Myanmar will be turning to Thailand to help with the peace corridor initiatives to facilitate humanitarian initiatives with the hope that this will lead to peace talks between the government and the resistance forces.
Some in the security sector said Thailand is willing to consider taking up the role of a mediator, but this would mean Thai government agencies could no longer work in silos when it comes to Myanmar. This is in line with Bangkok’s desire to continue with the humanitarian corridor. The initiative, supported by ASEAN, was carried out by then Vice Minister Sihasak in early 2024.
On paper, Myanmar is transitioning from one-man dictatorial rule to governance under a constitution, with the Tatmadaw – in theory at least – subordinate to the government. The president will have to work on political agreements once the state of emergency ends.

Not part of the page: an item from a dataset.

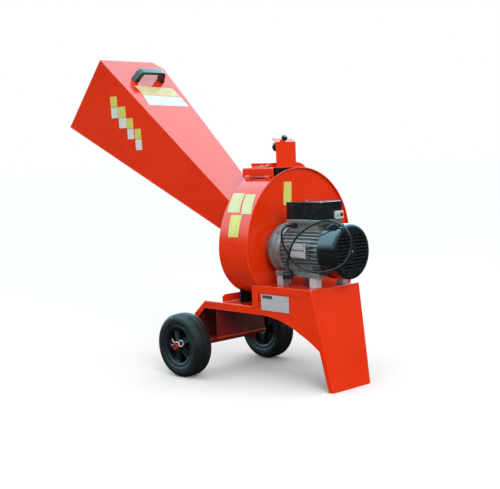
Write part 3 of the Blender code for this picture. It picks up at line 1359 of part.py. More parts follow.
# Inspection cover and its lock

def make_cover():
    """Hinged cover: a wall and flat top over the drum, with a raised tier that curves down at its end."""
    sheet = COVER_SHEET
    wall_bottom = scroll_height(COVER_Y + sheet) + COVER_GROUND_CLEARANCE
    corner = 0.005
    path = [(COVER_Y, wall_bottom)]
    path += arc((COVER_Y + corner, COVER_TOP - corner), corner, math.pi, math.pi / 2, 4)
    path.append((COVER_FLAT_END, COVER_TOP))
    middle = (COVER_X[0] + COVER_X[1]) / 2
    cover = plate(strip(path, sheet), COVER_X[1] - COVER_X[0], "YZ", (middle, 0.0, 0.0))
    end_z = scroll_height(TIER_END_Y) + COVER_GROUND_CLEARANCE + sheet
    drop = TIER_TOP - end_z
    run = TIER_END_Y - TIER_BEND_Y
    bend = [(TIER_BEND_Y + run * math.sin(a), TIER_TOP - drop * (1 - math.cos(a))) for a in
            (math.radians(90) * i / 8 for i in range(1, 8))]
    tier_path = [(TIER_Y, COVER_TOP - sheet / 2), (TIER_Y, TIER_TOP), (TIER_BEND_Y, TIER_TOP)] + bend
    tier_middle = (TIER_X[0] + TIER_X[1]) / 2
    tier = plate(strip(tier_path, sheet), TIER_X[1] - TIER_X[0], "YZ", (tier_middle, 0.0, 0.0))
    floor = [(COVER_FLAT_END - sheet, COVER_TOP - sheet / 2), (TIER_Y, COVER_TOP - sheet / 2)]
    shoulder = [(y, max(scroll_height(y), COVER_TOP - 0.02) + COVER_GROUND_CLEARANCE) for y in
                (bend[-1][0] - 0.004, bend[-1][0] - 0.030)]
    end_wall = plate(tier_path[1:] + shoulder + floor, sheet, "YZ", (TIER_X[1] - sheet / 2, 0.0, 0.0))
    join(cover, tier, end_wall)
    notches = []
    top = hinge_z() + HINGE_RADIUS + 0.001
    for x in KNUCKLES_X:
        low = (x - GAP, COVER_Y - 0.01, wall_bottom - 0.01)
        notches.append((low, (x + KNUCKLE_LENGTH + GAP, COVER_Y + 0.01, top)))
    cut(cover, blocks(notches))
    for x in KNUCKLES_X:
        join(cover, knuckle(x + KNUCKLE_LENGTH + GAP))
    return add_part("inspection_cover", cover, RED)


def make_hinge_pin():
    start = KNUCKLES_X[0] - 0.003
    end = KNUCKLES_X[1] + 2 * KNUCKLE_LENGTH + 0.003
    pin = rod(HINGE_PIN_RADIUS, (start, HINGE_Y, hinge_z()), (end, HINGE_Y, hinge_z()), 12)
    return add_part("cover_hinge_pin", pin, ZINC)


def bracket_slope():
    """Unit vector up the bent-back top of the lock bracket, as (x, z)."""
    return Vector(BRACKET_BACK).normalized()


def make_bracket():
    """Upright sheet on the cover with a foot and a top bent back, its corners rounded."""
    foot = COVER_TOP + GAP
    path = [
        (BRACKET_X - BRACKET_FOOT, foot), (BRACKET_X, foot), (BRACKET_X, BRACKET_TOP),
        (BRACKET_X + BRACKET_BACK[0], BRACKET_TOP + BRACKET_BACK[1]),
    ]
    outline = path + offset_path(path, -COVER_SHEET)[::-1]
    low_y, high_y = BRACKET_Y
    bracket = plate(outline, high_y - low_y, "XZ", (0.0, (low_y + high_y) / 2, 0.0))
    front = rounded_rectangle((low_y, foot), (high_y, BRACKET_TOP + BRACKET_BACK[1]), BRACKET_CORNER)
    combine(bracket, plate(front, 2 * (BRACKET_X + BRACKET_FOOT), "YZ"), "INTERSECT")
    return add_part("lock_bracket", bracket, RED)


def make_knobs():
    """Round knob behind the bracket and a taller one on its bent-back top."""
    start = BRACKET_X - COVER_SHEET - GAP
    stem = start - KNOB_STEM_LENGTH
    back = stem - SIDE_KNOB_THICKNESS
    edge = 0.002
    radius = SIDE_KNOB_RADIUS
    profile = [
        (0.0, start), (KNOB_STEM_RADIUS, start), (KNOB_STEM_RADIUS, stem), (radius - edge, stem),
        (radius, stem - edge), (radius, back + edge), (radius - edge, back), (0.0, back),
    ]
    add_part("closing_knob", turned(profile, 24, "X", (0.0, SIDE_KNOB_Y, SIDE_KNOB_Z)), DARK_PLASTIC)
    slope = bracket_slope()
    normal = Vector((slope.y, -slope.x))
    middle = Vector((BRACKET_X, BRACKET_TOP)) + Vector(BRACKET_BACK) / 2
    radius = TOP_KNOB_RADIUS
    base = 0.003
    top = base + TOP_KNOB_HEIGHT
    profile = [
        (0.0, GAP), (KNOB_STEM_RADIUS, GAP), (KNOB_STEM_RADIUS, base), (radius - edge, base), (radius, base + edge),
        (radius, top - edge), (radius - edge, top), (0.0, top),
    ]
    knob = turned(profile, 20)
    turn = Vector((normal.x, 0.0, normal.y)).to_track_quat("Z", "Y").to_matrix().to_4x4()
    knob.matrix_world = Matrix.Translation((middle.x, sum(BRACKET_Y) / 2, middle.y)) @ turn
    add_part("top_knob", knob, DARK_PLASTIC)


def make_lock_switch():
    """Interlock switch between the drum and the cover's flat top; its underside follows the drum."""
    top = COVER_TOP - COVER_SHEET - GAP
    ends = [scroll_angle(y, GAP) for y in LOCK_SWITCH_Y]
    steps = 8
    under = [scroll_point(ends[0] + (ends[1] - ends[0]) * i / steps, GAP) for i in range(steps + 1)]
    outline = under + [(under[-1][0], top), (under[0][0], top)]
    length = LOCK_SWITCH_X[1] - LOCK_SWITCH_X[0]
    switch = plate(outline, length, "YZ", (sum(LOCK_SWITCH_X) / 2, 0.0, 0.0))
    return add_part("interlock_switch", switch, DARK_PLASTIC)


make_chassis()
make_side_frame()
make_drum_stop()
make_saddle("saddle_rear", FAR_LIP_X + SADDLE_INSET)
make_saddle("saddle_front", NEAR_LIP_X - SADDLE_INSET)
make_apron()
make_axle()
for wheel_side, wheel_label in ((-1, "left"), (1, "right")):
    make_wheel(wheel_side, wheel_label)
    make_washer(wheel_side, wheel_label)
    make_clip(wheel_side, wheel_label)
make_drum_shell()
make_drum_plates()
make_rotor_disc()
make_knives()
make_counter_knife()
make_rotor_bolt()
make_shaft()
make_motor_flange()
make_motor_housing()
make_rear_shield()
make_bearing("bearing_front", FRONT_BEARING_X)
make_bearing("bearing_rear", REAR_BEARING_X)
make_stator()
make_cooling_fan()
make_fan_cover()
make_feet()
make_terminal_box()
make_switch()
make_gland()
make_cord()
make_plug()
make_hopper()
make_handle()
make_flap()
make_cover()
make_hinge_pin()
make_bracket()
make_knobs()
make_lock_switch()
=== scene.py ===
import json
import math
import bmesh
import bpy
from mathutils import Matrix, Vector

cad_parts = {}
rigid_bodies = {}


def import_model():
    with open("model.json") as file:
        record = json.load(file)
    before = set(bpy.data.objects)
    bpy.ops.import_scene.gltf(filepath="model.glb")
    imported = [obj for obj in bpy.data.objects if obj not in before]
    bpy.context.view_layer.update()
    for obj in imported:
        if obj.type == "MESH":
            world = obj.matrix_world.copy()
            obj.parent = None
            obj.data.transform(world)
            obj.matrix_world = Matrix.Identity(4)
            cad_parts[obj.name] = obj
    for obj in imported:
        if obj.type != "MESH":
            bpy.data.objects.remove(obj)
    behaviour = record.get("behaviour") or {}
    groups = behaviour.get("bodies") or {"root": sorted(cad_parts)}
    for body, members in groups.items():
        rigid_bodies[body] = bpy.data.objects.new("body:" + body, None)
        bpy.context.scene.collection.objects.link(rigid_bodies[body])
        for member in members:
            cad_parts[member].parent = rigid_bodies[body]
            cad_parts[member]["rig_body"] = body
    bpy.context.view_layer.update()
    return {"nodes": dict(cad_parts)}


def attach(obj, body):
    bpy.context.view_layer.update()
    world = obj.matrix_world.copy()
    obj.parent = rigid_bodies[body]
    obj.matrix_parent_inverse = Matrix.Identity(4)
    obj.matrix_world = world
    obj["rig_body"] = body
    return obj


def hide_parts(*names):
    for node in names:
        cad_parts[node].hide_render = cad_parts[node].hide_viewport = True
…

Engagement with ethnic armed organisations (EAOs) will be high on the new government’s agenda, and talks of negotiations and concessions could reach the Parliament floor by October 2026, said the Myanmar technocrats from Naypyidaw.
Moreover, the new political reality in Myanmar will see more rigorous feedback from the regional commanders to the central government. In the past, these commanders’ recommendations were often diluted before reaching the policy level, they said.
Also according to them: expect positive feedback from these local commanders who are on friendly terms with their Thai counterparts.